— RECORDS TO USE —
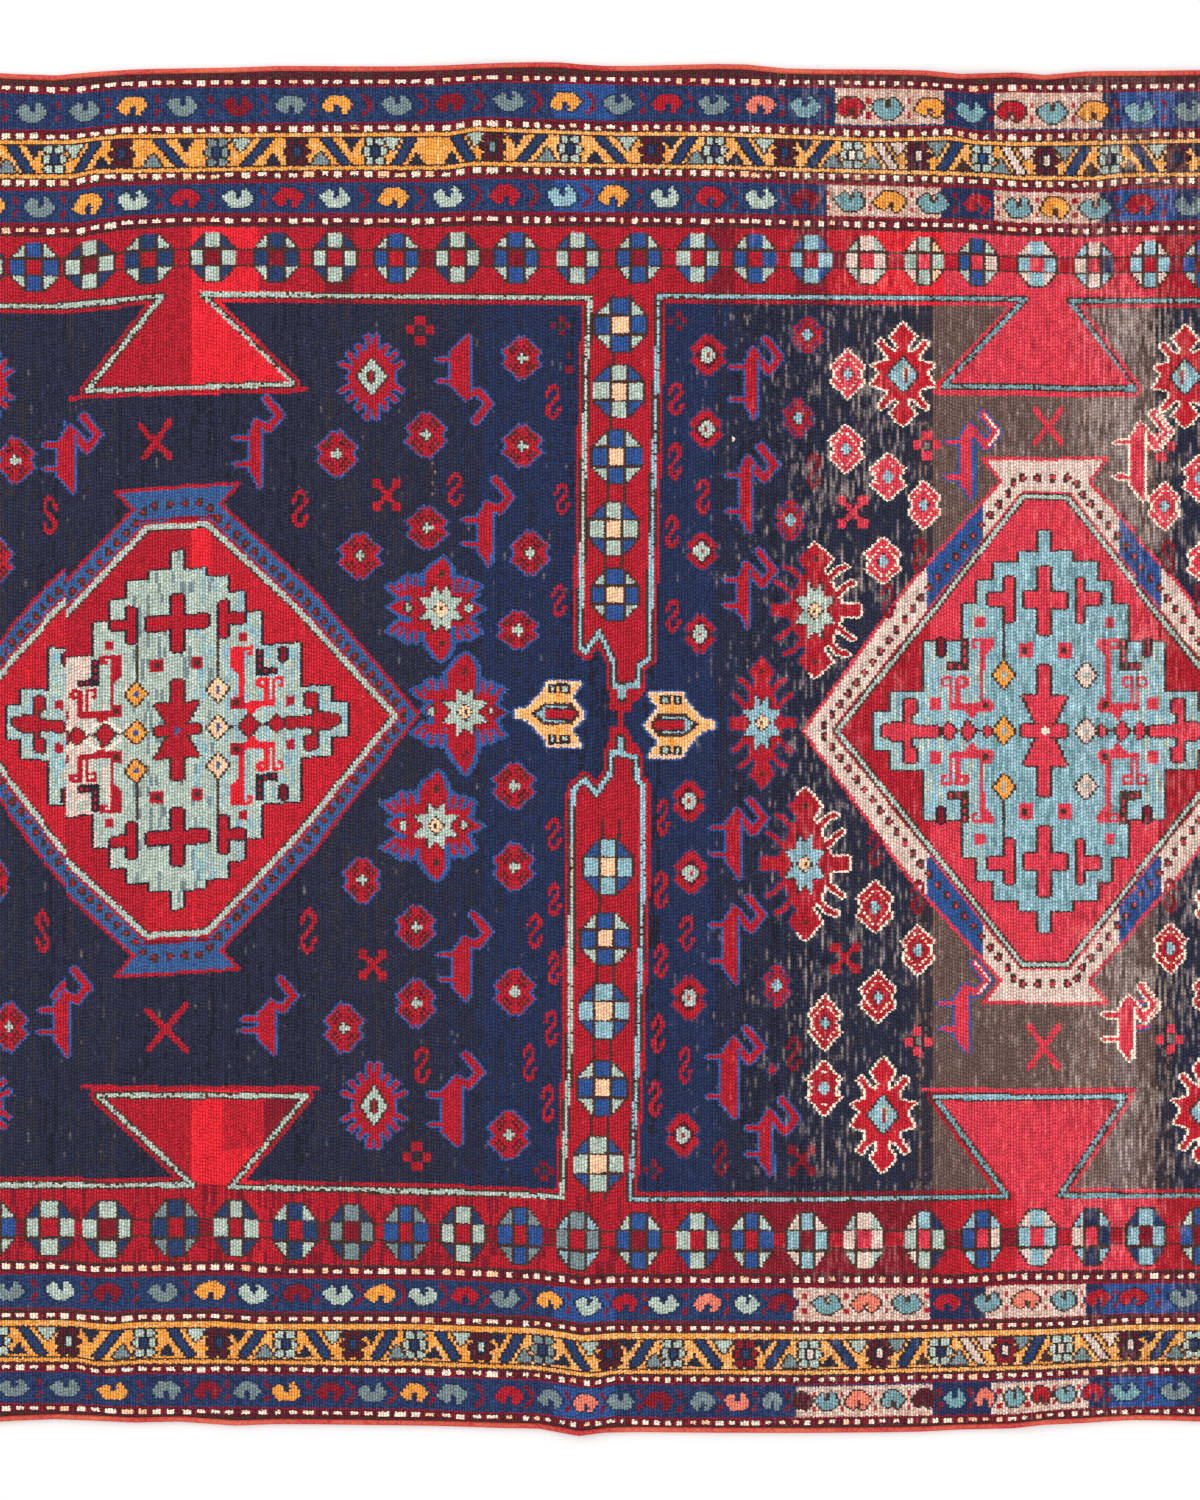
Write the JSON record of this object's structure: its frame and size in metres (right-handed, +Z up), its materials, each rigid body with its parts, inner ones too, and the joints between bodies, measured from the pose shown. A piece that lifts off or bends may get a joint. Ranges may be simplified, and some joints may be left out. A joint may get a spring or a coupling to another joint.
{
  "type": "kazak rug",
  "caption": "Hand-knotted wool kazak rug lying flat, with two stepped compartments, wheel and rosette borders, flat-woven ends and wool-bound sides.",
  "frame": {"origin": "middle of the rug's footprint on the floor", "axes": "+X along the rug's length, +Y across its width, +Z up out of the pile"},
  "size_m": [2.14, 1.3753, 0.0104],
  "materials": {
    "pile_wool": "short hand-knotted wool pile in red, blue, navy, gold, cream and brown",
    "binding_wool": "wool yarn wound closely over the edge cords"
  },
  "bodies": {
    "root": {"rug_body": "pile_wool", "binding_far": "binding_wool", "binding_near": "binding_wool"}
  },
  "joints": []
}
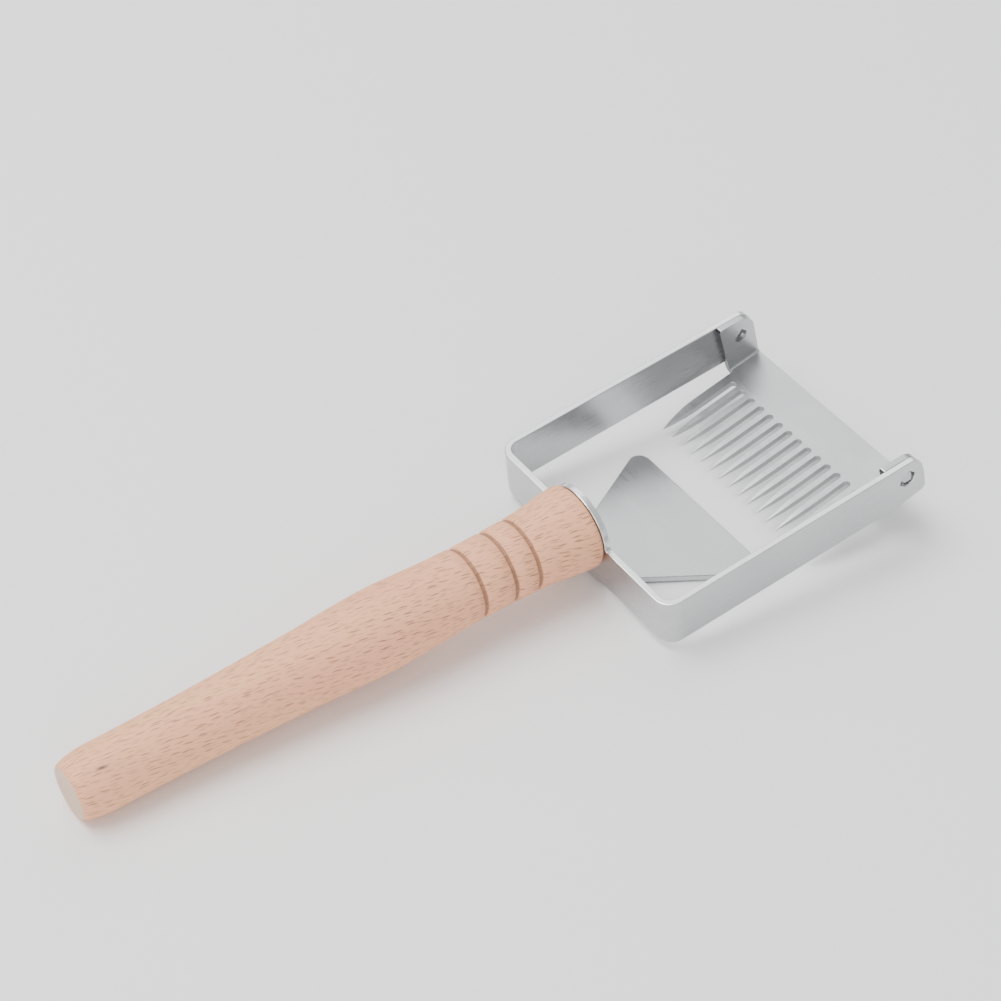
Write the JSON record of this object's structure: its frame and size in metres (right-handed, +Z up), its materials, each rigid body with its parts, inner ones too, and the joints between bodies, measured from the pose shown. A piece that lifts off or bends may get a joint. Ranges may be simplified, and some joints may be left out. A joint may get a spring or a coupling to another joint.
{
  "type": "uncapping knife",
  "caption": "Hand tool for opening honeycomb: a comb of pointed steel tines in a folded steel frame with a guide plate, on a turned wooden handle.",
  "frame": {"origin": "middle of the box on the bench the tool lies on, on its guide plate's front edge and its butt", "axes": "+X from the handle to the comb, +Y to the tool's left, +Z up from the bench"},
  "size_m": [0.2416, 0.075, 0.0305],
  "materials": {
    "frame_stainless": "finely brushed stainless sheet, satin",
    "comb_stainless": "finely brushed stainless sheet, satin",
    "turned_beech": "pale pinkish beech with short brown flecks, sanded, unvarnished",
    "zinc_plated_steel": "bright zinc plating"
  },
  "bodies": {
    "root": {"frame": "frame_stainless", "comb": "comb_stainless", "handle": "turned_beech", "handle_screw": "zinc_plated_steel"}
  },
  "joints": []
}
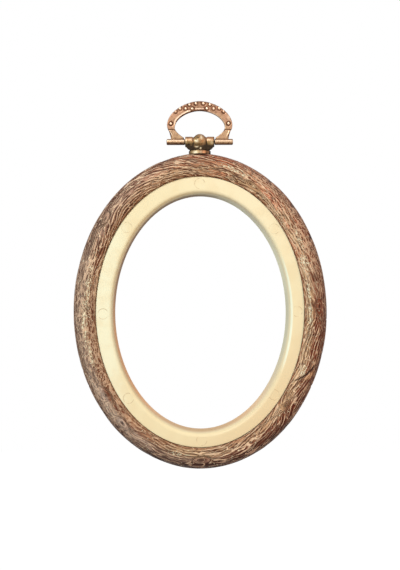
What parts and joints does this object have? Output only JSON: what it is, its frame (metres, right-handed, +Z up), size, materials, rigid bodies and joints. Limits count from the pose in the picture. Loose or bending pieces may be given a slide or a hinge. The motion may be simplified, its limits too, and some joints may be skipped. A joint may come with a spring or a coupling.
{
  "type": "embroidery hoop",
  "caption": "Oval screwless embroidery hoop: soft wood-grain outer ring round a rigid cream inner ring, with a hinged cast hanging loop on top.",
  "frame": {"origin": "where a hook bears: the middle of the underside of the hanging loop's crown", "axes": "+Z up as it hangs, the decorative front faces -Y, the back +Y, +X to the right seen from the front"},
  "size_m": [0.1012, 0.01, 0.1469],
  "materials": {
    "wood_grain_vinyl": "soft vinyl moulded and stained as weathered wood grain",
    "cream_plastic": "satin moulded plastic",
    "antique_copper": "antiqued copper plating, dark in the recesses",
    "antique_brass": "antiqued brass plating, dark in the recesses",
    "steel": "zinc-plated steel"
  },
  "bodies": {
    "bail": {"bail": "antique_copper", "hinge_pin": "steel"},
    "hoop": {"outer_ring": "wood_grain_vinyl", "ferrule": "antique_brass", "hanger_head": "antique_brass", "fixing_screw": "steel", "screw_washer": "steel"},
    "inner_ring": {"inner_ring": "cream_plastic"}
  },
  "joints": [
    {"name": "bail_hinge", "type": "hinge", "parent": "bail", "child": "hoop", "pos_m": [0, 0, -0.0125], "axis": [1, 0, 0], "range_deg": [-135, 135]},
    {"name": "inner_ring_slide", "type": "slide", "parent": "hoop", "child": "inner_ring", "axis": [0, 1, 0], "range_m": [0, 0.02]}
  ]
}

— WHAT THE EXERCISE ASKS —
Quote verbatim the line containing "What parts and" and every line after it through the end of the records above.

— ANSWER TO THIS EXERCISE —
What parts and joints does this object have? Output only JSON: what it is, its frame (metres, right-handed, +Z up), size, materials, rigid bodies and joints. Limits count from the pose in the picture. Loose or bending pieces may be given a slide or a hinge. The motion may be simplified, its limits too, and some joints may be skipped. A joint may come with a spring or a coupling.
{
  "type": "embroidery hoop",
  "caption": "Oval screwless embroidery hoop: soft wood-grain outer ring round a rigid cream inner ring, with a hinged cast hanging loop on top.",
  "frame": {"origin": "where a hook bears: the middle of the underside of the hanging loop's crown", "axes": "+Z up as it hangs, the decorative front faces -Y, the back +Y, +X to the right seen from the front"},
  "size_m": [0.1012, 0.01, 0.1469],
  "materials": {
    "wood_grain_vinyl": "soft vinyl moulded and stained as weathered wood grain",
    "cream_plastic": "satin moulded plastic",
    "antique_copper": "antiqued copper plating, dark in the recesses",
    "antique_brass": "antiqued brass plating, dark in the recesses",
    "steel": "zinc-plated steel"
  },
  "bodies": {
    "bail": {"bail": "antique_copper", "hinge_pin": "steel"},
    "hoop": {"outer_ring": "wood_grain_vinyl", "ferrule": "antique_brass", "hanger_head": "antique_brass", "fixing_screw": "steel", "screw_washer": "steel"},
    "inner_ring": {"inner_ring": "cream_plastic"}
  },
  "joints": [
    {"name": "bail_hinge", "type": "hinge", "parent": "bail", "child": "hoop", "pos_m": [0, 0, -0.0125], "axis": [1, 0, 0], "range_deg": [-135, 135]},
    {"name": "inner_ring_slide", "type": "slide", "parent": "hoop", "child": "inner_ring", "axis": [0, 1, 0], "range_m": [0, 0.02]}
  ]
}